Some activists against racism have started working with European rap artists precisely because of the scene’s anti-Semitism problem.
“There’s no other music being consumed in vulnerable neighborhoods,” said Serfaty, the rabbi from France. “It needs to be a tool for introducing content in favor of tolerance, in favor of France.”
In 2016, Serfaty teamed with the French Muslim rapper Coco TKT. While Coco was in jail, the duo produced three clips extolling the virtues of tolerance, including one in memory of Ilan Halimi, a French Jew murdered in 2006 by anti-Semites.
The partnership helped Coco obtain an early release, but he landed back in jail after committing a robbery, Serfaty said.
“I think it was a matter of opportunism to get out,” Serfaty said of their collaboration.
Still, Serfati insists that his clips with Coco made some impact, and that rap is more than a cesspool of violent and racist texts.
“There is beautiful poetry and messages of unity in the genre,” Serfati said. “We need to encourage it, help it grow, not overnight but over time.”
The German rapper Salomo is also doing his part.

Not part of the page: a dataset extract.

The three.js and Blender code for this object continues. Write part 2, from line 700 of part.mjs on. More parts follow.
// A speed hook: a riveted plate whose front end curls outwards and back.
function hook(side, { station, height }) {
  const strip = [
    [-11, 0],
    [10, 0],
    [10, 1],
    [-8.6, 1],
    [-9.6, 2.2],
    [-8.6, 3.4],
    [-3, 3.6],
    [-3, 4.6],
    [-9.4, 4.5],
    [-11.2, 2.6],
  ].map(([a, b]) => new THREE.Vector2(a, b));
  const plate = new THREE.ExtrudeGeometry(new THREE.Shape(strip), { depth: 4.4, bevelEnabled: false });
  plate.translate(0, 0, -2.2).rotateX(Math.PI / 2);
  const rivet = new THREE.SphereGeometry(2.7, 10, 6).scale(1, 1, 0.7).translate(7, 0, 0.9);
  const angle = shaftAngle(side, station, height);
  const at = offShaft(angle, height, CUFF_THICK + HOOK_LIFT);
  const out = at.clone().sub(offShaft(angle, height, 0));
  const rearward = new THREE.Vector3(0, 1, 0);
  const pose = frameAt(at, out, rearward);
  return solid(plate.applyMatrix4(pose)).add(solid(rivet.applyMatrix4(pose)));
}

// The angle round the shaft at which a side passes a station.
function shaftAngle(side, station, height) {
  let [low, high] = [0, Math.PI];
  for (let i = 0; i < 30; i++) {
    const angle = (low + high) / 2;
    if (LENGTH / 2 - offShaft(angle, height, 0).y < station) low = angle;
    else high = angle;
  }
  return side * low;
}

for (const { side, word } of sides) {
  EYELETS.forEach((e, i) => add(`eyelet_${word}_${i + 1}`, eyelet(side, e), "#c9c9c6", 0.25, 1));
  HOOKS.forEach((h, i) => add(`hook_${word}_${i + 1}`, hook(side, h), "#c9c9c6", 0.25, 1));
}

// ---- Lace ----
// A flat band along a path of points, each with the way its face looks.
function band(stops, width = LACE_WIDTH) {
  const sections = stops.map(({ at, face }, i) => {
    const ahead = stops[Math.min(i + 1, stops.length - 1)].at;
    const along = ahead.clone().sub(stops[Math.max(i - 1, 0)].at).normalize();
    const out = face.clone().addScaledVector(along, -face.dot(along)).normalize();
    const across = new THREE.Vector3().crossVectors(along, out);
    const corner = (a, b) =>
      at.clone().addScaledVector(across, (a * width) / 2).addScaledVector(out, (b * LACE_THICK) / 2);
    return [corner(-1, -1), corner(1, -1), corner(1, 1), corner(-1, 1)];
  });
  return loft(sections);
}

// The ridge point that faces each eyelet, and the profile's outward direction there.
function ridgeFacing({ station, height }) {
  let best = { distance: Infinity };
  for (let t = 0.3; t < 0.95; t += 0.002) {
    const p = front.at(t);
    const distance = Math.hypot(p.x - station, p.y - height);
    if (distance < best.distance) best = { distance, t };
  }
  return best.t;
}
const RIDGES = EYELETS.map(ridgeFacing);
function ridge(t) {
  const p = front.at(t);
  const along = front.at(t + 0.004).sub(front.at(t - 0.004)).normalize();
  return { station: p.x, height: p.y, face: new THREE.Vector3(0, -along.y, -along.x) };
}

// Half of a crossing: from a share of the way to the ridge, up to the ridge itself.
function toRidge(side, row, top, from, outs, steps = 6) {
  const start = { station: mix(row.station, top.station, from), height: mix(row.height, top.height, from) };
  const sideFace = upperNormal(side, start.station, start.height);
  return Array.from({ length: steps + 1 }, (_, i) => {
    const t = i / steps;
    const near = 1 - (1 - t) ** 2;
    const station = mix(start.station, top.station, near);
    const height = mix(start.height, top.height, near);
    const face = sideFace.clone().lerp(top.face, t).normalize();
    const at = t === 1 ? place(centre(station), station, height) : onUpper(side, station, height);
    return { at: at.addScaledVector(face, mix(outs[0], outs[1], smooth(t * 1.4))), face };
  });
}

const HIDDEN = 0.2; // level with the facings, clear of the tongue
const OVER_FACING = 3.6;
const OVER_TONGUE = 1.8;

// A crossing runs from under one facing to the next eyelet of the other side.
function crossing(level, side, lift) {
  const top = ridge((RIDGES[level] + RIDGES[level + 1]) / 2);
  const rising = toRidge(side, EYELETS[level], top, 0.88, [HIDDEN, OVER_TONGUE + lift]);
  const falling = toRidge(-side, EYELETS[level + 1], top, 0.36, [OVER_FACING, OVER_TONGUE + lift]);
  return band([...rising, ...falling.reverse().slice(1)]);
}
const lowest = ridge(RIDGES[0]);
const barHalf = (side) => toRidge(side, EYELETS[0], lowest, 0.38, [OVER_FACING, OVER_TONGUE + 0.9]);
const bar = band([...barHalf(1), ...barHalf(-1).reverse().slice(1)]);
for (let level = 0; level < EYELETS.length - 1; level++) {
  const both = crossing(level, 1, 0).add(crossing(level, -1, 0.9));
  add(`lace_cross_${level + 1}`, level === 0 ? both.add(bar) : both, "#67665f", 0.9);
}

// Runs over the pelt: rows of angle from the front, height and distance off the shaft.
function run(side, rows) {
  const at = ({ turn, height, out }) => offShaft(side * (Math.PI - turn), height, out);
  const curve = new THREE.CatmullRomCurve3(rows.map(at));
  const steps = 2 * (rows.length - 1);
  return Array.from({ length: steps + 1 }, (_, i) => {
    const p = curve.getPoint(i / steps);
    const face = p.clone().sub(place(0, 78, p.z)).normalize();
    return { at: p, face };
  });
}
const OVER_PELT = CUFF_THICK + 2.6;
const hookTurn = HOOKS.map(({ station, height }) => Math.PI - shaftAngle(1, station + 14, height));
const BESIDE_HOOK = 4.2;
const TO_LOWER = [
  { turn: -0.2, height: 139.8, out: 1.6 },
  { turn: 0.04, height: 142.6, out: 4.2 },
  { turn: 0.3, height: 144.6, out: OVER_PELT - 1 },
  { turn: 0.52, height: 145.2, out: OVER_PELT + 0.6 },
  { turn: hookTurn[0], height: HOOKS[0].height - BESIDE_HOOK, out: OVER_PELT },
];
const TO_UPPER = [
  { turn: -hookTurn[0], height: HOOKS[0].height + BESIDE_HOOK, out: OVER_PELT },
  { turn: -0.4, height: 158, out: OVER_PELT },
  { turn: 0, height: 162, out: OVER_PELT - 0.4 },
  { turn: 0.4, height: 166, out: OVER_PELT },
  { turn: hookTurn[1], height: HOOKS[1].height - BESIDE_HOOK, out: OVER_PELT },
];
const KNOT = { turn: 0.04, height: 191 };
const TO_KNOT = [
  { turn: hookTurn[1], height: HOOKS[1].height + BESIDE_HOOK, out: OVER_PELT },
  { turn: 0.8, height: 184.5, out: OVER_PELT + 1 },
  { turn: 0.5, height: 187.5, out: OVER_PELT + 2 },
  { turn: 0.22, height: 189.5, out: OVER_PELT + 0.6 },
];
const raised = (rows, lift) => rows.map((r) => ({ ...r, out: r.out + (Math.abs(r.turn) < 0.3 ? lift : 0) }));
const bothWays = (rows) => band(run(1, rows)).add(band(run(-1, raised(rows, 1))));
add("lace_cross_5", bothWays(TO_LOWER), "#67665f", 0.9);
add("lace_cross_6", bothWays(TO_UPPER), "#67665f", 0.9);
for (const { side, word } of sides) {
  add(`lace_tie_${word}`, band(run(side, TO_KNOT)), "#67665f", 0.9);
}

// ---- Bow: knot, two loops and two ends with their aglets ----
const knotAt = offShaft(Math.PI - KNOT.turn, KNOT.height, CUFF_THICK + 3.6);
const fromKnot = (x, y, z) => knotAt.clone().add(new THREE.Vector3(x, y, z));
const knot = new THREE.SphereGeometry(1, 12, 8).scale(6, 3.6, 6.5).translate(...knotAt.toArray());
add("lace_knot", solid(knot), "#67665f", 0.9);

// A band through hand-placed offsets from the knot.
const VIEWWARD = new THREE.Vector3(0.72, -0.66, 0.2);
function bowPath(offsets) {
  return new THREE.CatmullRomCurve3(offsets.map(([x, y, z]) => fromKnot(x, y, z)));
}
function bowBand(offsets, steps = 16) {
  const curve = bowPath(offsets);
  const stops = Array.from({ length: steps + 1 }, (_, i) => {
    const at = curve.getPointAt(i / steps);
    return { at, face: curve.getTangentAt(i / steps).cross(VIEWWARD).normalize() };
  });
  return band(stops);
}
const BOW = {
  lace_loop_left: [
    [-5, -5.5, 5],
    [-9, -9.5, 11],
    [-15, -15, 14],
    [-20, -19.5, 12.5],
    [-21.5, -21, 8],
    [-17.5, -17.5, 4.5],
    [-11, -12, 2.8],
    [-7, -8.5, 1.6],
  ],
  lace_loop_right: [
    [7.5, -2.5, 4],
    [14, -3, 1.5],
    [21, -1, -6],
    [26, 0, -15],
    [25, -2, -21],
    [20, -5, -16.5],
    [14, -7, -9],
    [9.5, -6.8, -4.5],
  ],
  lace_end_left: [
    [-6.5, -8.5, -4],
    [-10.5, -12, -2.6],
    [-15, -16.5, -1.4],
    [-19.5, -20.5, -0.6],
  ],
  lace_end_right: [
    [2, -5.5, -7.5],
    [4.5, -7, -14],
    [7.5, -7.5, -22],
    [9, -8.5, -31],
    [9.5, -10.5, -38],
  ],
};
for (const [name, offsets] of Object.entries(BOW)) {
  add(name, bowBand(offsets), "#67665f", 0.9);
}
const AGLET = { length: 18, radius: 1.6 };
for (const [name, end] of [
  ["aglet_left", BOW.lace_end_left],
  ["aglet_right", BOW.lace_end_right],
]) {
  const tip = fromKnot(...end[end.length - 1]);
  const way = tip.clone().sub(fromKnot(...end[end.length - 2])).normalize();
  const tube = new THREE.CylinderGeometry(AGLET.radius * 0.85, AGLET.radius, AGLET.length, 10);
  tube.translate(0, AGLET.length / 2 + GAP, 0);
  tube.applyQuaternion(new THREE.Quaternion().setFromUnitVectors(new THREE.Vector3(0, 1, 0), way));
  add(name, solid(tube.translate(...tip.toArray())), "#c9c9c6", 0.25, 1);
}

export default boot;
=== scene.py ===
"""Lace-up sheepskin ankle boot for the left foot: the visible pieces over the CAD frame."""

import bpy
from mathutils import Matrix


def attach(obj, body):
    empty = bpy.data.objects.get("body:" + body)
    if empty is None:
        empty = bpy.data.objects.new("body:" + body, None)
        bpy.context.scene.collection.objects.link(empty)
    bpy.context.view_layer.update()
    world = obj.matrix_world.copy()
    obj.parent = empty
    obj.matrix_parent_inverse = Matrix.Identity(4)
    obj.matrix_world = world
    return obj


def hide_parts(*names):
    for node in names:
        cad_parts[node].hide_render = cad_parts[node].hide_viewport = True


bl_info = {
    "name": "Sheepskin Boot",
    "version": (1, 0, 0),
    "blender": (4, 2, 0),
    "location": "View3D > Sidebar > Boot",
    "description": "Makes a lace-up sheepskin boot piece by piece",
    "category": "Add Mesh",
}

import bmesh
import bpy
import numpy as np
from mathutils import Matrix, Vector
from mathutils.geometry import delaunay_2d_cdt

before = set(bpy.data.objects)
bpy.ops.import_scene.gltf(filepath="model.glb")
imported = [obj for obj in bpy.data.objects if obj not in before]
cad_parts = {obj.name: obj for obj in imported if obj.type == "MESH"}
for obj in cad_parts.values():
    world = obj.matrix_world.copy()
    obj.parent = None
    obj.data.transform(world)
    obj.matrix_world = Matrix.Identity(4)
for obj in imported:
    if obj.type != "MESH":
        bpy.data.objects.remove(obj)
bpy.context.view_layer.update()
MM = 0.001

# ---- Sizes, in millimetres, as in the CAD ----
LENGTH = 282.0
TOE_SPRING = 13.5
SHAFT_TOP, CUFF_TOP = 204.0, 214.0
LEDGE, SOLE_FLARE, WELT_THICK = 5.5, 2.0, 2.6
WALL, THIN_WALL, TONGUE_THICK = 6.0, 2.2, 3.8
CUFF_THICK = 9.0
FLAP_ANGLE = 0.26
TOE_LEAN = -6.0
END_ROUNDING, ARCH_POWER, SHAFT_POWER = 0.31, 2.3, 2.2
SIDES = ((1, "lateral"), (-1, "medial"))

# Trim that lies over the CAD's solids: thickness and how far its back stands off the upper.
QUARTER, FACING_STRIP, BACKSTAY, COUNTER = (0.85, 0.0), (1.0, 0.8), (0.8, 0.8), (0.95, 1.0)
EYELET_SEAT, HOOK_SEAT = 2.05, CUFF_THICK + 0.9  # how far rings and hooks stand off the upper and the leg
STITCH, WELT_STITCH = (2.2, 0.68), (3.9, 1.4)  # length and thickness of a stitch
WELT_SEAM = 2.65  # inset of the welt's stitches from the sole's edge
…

Born in Israel, the 41-year-old musician moved with his parents to Berlin when he was 4. Some of his songs introduce a rare counternarrative to the German rap scene, including “You Tell Me,” a single released on Jan. 27, International Holocaust Day.
“People ignore warnings when Nazis are on the march/you tell me: Get used to it/when migrants continue to radicalize and multiply the hatred/but I won’t stand for your false tolerance,” he sings, adding “Germany, what is happening to you?”
It has received nearly 80,000 views on YouTube and was widely discussed in the media.
Eclipsed at times by rap scene racism, “people rap about clothes, animals, food, world peace, their love for music, their moms, their dads or their role as fathers,” said Heidi Süß, a scholar who researches rap at the University of Hildesheim, Germany.
Many rappers visit schools as part of political education projects and intercultural activities, she added.
“There are numerous efforts to promote tolerance, love and solidarity through rap,” she said.